* DATASET EXCERPT
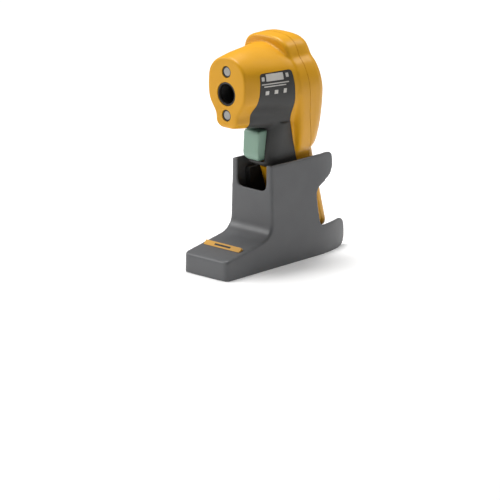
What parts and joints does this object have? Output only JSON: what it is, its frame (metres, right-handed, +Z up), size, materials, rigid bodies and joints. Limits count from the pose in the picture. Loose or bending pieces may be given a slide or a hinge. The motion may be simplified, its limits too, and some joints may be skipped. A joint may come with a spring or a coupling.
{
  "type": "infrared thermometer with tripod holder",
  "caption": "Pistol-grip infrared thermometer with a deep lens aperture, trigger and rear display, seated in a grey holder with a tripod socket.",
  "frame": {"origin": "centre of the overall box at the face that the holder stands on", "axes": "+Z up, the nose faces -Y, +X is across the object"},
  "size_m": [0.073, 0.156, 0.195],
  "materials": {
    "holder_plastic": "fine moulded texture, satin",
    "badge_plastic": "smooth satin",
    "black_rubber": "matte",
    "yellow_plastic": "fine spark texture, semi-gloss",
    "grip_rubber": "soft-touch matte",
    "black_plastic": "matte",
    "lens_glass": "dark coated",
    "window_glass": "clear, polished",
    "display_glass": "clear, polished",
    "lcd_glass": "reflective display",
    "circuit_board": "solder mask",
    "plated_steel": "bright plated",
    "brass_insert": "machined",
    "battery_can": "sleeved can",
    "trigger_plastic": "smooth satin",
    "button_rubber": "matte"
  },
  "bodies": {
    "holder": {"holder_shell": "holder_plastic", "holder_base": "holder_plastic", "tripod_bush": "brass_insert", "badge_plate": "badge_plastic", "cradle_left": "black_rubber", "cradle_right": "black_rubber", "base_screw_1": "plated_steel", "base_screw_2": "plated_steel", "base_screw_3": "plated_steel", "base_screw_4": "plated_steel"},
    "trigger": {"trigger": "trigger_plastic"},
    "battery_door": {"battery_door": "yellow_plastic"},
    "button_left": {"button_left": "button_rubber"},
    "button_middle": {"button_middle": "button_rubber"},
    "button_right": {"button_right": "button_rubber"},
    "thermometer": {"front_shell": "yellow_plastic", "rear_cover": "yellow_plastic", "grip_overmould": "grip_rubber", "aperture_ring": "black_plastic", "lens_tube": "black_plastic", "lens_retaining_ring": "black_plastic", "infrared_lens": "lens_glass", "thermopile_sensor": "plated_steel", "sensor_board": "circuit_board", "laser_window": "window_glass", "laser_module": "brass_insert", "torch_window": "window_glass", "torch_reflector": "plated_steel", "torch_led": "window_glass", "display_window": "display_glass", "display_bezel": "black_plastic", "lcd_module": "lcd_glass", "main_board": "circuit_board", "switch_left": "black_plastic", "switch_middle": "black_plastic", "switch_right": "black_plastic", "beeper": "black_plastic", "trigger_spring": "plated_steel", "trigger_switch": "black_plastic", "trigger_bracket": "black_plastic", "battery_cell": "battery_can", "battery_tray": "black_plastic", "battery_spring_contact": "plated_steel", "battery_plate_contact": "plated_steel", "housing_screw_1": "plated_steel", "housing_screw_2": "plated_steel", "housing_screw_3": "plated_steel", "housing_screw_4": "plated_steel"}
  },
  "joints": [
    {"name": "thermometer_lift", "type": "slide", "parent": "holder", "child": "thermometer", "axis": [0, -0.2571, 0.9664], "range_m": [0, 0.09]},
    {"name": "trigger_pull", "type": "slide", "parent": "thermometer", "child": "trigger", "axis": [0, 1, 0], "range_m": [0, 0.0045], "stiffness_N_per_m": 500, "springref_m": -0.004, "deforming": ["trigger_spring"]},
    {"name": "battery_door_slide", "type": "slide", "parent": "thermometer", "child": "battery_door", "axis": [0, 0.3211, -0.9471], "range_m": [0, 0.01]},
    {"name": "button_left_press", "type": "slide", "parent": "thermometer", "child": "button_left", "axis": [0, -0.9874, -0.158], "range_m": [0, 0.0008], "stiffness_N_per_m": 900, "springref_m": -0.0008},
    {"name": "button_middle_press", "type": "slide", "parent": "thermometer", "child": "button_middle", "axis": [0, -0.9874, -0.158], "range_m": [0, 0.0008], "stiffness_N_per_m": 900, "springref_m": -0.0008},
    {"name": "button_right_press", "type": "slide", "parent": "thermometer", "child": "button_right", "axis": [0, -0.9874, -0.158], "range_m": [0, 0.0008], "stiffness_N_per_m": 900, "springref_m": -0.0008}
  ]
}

* WRITTEN INSTRUCTION
Without leaving anything out, quote all the data.

* EXERCISE RESPONSE
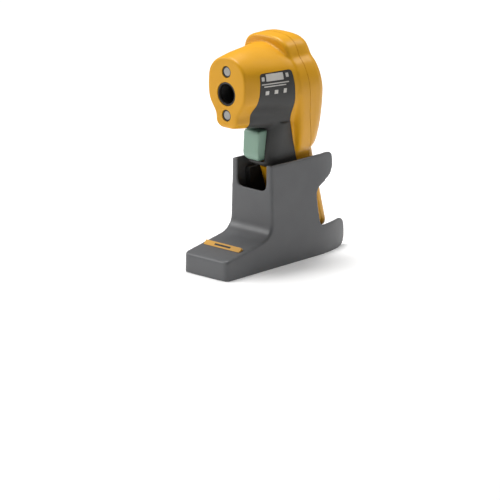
What parts and joints does this object have? Output only JSON: what it is, its frame (metres, right-handed, +Z up), size, materials, rigid bodies and joints. Limits count from the pose in the picture. Loose or bending pieces may be given a slide or a hinge. The motion may be simplified, its limits too, and some joints may be skipped. A joint may come with a spring or a coupling.
{
  "type": "infrared thermometer with tripod holder",
  "caption": "Pistol-grip infrared thermometer with a deep lens aperture, trigger and rear display, seated in a grey holder with a tripod socket.",
  "frame": {"origin": "centre of the overall box at the face that the holder stands on", "axes": "+Z up, the nose faces -Y, +X is across the object"},
  "size_m": [0.073, 0.156, 0.195],
  "materials": {
    "holder_plastic": "fine moulded texture, satin",
    "badge_plastic": "smooth satin",
    "black_rubber": "matte",
    "yellow_plastic": "fine spark texture, semi-gloss",
    "grip_rubber": "soft-touch matte",
    "black_plastic": "matte",
    "lens_glass": "dark coated",
    "window_glass": "clear, polished",
    "display_glass": "clear, polished",
    "lcd_glass": "reflective display",
    "circuit_board": "solder mask",
    "plated_steel": "bright plated",
    "brass_insert": "machined",
    "battery_can": "sleeved can",
    "trigger_plastic": "smooth satin",
    "button_rubber": "matte"
  },
  "bodies": {
    "holder": {"holder_shell": "holder_plastic", "holder_base": "holder_plastic", "tripod_bush": "brass_insert", "badge_plate": "badge_plastic", "cradle_left": "black_rubber", "cradle_right": "black_rubber", "base_screw_1": "plated_steel", "base_screw_2": "plated_steel", "base_screw_3": "plated_steel", "base_screw_4": "plated_steel"},
    "trigger": {"trigger": "trigger_plastic"},
    "battery_door": {"battery_door": "yellow_plastic"},
    "button_left": {"button_left": "button_rubber"},
    "button_middle": {"button_middle": "button_rubber"},
    "button_right": {"button_right": "button_rubber"},
    "thermometer": {"front_shell": "yellow_plastic", "rear_cover": "yellow_plastic", "grip_overmould": "grip_rubber", "aperture_ring": "black_plastic", "lens_tube": "black_plastic", "lens_retaining_ring": "black_plastic", "infrared_lens": "lens_glass", "thermopile_sensor": "plated_steel", "sensor_board": "circuit_board", "laser_window": "window_glass", "laser_module": "brass_insert", "torch_window": "window_glass", "torch_reflector": "plated_steel", "torch_led": "window_glass", "display_window": "display_glass", "display_bezel": "black_plastic", "lcd_module": "lcd_glass", "main_board": "circuit_board", "switch_left": "black_plastic", "switch_middle": "black_plastic", "switch_right": "black_plastic", "beeper": "black_plastic", "trigger_spring": "plated_steel", "trigger_switch": "black_plastic", "trigger_bracket": "black_plastic", "battery_cell": "battery_can", "battery_tray": "black_plastic", "battery_spring_contact": "plated_steel", "battery_plate_contact": "plated_steel", "housing_screw_1": "plated_steel", "housing_screw_2": "plated_steel", "housing_screw_3": "plated_steel", "housing_screw_4": "plated_steel"}
  },
  "joints": [
    {"name": "thermometer_lift", "type": "slide", "parent": "holder", "child": "thermometer", "axis": [0, -0.2571, 0.9664], "range_m": [0, 0.09]},
    {"name": "trigger_pull", "type": "slide", "parent": "thermometer", "child": "trigger", "axis": [0, 1, 0], "range_m": [0, 0.0045], "stiffness_N_per_m": 500, "springref_m": -0.004, "deforming": ["trigger_spring"]},
    {"name": "battery_door_slide", "type": "slide", "parent": "thermometer", "child": "battery_door", "axis": [0, 0.3211, -0.9471], "range_m": [0, 0.01]},
    {"name": "button_left_press", "type": "slide", "parent": "thermometer", "child": "button_left", "axis": [0, -0.9874, -0.158], "range_m": [0, 0.0008], "stiffness_N_per_m": 900, "springref_m": -0.0008},
    {"name": "button_middle_press", "type": "slide", "parent": "thermometer", "child": "button_middle", "axis": [0, -0.9874, -0.158], "range_m": [0, 0.0008], "stiffness_N_per_m": 900, "springref_m": -0.0008},
    {"name": "button_right_press", "type": "slide", "parent": "thermometer", "child": "button_right", "axis": [0, -0.9874, -0.158], "range_m": [0, 0.0008], "stiffness_N_per_m": 900, "springref_m": -0.0008}
  ]
}